Obtain database IDs and store them in ~/.cengen_database.id.
Some processes call R code, and may require the following packages to be installed: {readr}, {stringr}, {DBI}, {RMariaDB}, {wbData}.
Create conda environments:
conda create -n fqscreen fastq-screen
conda create -n nudup python=2.7
conda create -n umitools umi_tools
and set the corresponding paths in the align.nf script.
Before running Nextflow, you should create a config file at ~/.nextflow/config with the following:
process.executor = 'slurm'
process.queue = 'general'
executor{
queueSize = 20
}
And in ~/.bashrc add (change the path to use your own scratch directory):
export NXF_WORK='/gpfs/ycga/scratch60/ysm/hammarlund/aw853/nextflow_workdir'
export NXF_TEMP='/gpfs/ycga/scratch60/ysm/hammarlund/aw853/nextflow_workdir'
Explanations: the content of the config file tell Nextflow that it should use SLURM, on a "general" partition, and can start up to 20 processes in parallel. The environment variables defined in bashrc indicate that the temporary files should be stored on the scratch partition. The workflow generates a lot of intermediary files, you don't want them stored in your project partition, or it will get full very quickly.
In your project directory (or scratch), copy the align.nf script.
I recommend creating a wrapper script, run_nf.sh, containing the following:
#!/bin/bash
#SBATCH --partition=general
#SBATCH --job-name=nf_wrap_bsn
#SBATCH -c 1
#SBATCH --mem=1G
#SBATCH --time=20-05:10:00
nextflow run align.nf -resume
it will ensure that Nextflow is started on a compute node, and that it won't get interrupted if you loose your connection. Alternatively, you can consider screen or tmux.
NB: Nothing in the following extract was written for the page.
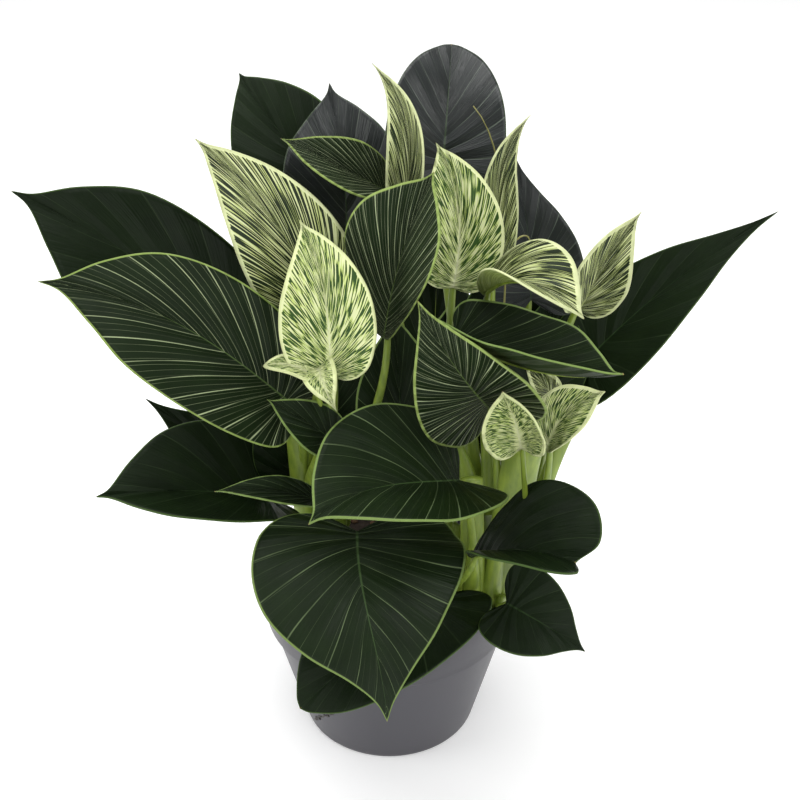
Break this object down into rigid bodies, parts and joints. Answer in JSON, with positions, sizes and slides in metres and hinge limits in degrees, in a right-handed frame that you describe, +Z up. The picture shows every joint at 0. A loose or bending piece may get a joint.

Before running, open the nf file, edit the parameters if relevant. For ex, include the new batches as needed. Do not modify anything below the message.
You can also check that the reference files (STAR index, ...) are available where they should be, possibly update to use a more recent version of Wormbase WS.
Run the script with sbatch run_nf.sh (if you created a wrapper as indicated above).
Outputs: in /SAY, create directories if needed:
bams: bam files after alignment and deduplicationjunctions: the SJ.out.tab file created by STAR (not deduplicated)logs: various logs, the main one with a summary of all steps, but also STAR logs, and FASTQC HTML report
In addition, uploads a selection of relevant information to the database, use it to detect outliers etc.
After running, check the slurm file (if using a wrapper), and the .nextflow.log hidden file for errors. In case of errors, the log file should contain the path to the temporary directory where the command was run, you can check the files in there.
In run_nf.sh, you can add a -with-dag dag10.dot option. The dot file can be converted to svg using Graphviz with dot -Tsvg dag10.dot -o dag10.svg.
- bss2: BBduk (trimming) + STAR (mapping) + SAMtools (for dedup), used for the scRNA-Seq paper (because the panneuronal samples had no UMI measured)
- bsn3: BBduk (trimming) + STAR (mapping) + NuDup (for dedup), but mistake preventing metadata to be uploaded to database (so, gives an error message)
- bsn4 (not used): same as bsn3, but with correct database update
- bsn5,bsn6: BBduk + STAR + NuDup, written in Nextflow, including database update and QC. These were development versions, not really used.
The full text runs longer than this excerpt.